== Exercise brief ==
Return the first line, the line containing "and five claws.", and every line between them, exactly as they stand.

== Data block ==
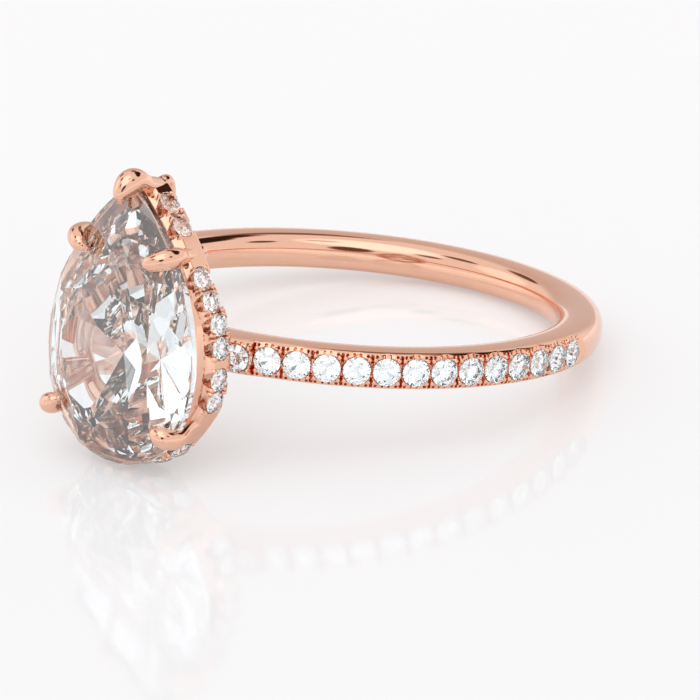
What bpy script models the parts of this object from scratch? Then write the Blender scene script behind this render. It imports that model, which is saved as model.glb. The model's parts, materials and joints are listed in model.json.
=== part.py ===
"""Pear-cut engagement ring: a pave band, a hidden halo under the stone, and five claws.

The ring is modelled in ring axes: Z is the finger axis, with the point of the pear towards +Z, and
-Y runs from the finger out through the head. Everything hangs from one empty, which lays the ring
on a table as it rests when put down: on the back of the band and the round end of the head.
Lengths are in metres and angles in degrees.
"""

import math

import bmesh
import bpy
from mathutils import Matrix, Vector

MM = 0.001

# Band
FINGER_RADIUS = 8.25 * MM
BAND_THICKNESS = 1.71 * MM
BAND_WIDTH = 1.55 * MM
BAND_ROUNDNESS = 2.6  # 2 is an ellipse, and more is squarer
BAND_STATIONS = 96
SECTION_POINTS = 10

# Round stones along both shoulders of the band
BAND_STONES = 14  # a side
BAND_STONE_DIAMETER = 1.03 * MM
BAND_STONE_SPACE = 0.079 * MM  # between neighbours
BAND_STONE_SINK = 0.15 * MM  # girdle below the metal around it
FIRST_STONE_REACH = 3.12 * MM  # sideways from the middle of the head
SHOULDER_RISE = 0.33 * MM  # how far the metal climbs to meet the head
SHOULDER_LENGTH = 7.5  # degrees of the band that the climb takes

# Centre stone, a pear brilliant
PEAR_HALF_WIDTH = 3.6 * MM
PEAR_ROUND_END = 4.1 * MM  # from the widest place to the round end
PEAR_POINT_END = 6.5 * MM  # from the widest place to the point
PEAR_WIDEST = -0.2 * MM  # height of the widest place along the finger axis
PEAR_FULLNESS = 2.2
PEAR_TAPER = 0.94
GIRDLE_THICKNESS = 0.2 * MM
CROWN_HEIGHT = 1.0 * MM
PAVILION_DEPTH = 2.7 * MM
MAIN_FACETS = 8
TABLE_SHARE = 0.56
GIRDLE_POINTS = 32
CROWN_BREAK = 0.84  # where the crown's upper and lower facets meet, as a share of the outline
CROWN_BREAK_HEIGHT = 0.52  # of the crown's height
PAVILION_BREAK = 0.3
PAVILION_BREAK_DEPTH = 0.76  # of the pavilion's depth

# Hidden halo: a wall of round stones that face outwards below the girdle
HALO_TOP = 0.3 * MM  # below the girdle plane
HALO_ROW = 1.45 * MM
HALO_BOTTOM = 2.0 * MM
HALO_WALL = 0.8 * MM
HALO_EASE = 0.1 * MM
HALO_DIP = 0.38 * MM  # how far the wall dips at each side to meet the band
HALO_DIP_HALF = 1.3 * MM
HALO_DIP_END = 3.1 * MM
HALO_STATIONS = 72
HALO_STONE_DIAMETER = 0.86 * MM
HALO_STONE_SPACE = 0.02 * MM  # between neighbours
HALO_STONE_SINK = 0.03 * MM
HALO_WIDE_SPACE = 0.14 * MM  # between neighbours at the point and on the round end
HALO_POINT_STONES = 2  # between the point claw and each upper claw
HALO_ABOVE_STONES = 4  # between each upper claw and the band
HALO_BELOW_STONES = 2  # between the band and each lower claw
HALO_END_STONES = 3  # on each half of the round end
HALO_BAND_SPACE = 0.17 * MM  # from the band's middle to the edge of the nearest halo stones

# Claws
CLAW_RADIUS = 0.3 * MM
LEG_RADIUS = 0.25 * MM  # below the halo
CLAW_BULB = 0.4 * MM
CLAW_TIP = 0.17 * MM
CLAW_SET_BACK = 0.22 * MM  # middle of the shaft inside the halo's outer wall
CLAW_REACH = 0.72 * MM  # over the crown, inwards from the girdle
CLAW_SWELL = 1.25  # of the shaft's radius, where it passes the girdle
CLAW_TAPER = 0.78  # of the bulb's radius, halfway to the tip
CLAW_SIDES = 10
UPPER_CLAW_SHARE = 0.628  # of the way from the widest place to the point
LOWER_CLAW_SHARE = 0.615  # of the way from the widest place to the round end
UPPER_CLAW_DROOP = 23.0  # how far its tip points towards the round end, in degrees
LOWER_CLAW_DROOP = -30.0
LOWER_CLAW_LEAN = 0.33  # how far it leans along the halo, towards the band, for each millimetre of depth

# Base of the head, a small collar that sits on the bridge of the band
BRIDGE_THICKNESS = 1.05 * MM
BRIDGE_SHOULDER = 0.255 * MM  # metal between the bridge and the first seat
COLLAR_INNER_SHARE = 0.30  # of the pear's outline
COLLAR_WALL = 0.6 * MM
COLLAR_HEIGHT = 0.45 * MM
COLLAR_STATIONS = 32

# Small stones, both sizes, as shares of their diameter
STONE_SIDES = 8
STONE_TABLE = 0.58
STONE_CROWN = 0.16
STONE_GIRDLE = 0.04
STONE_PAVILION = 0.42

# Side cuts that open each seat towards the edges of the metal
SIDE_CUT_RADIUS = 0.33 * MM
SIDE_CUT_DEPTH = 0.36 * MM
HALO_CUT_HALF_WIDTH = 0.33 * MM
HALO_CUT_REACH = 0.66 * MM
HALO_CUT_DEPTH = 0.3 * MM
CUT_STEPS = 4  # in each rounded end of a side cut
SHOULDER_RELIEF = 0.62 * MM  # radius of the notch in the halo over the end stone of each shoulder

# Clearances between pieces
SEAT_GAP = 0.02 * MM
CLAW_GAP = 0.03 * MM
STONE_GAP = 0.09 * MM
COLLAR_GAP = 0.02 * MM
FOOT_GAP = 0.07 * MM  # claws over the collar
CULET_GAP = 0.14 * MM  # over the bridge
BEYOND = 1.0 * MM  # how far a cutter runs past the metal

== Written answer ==
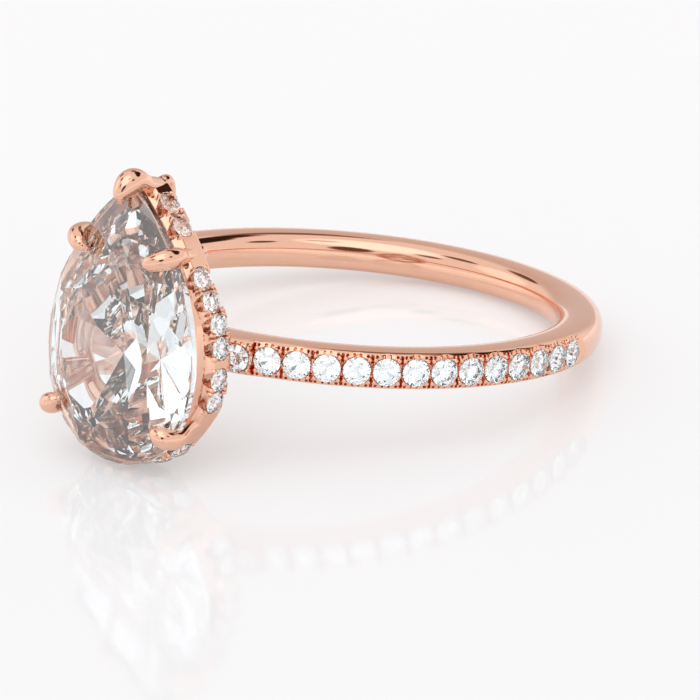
What bpy script models the parts of this object from scratch? Then write the Blender scene script behind this render. It imports that model, which is saved as model.glb. The model's parts, materials and joints are listed in model.json.
=== part.py ===
"""Pear-cut engagement ring: a pave band, a hidden halo under the stone, and five claws.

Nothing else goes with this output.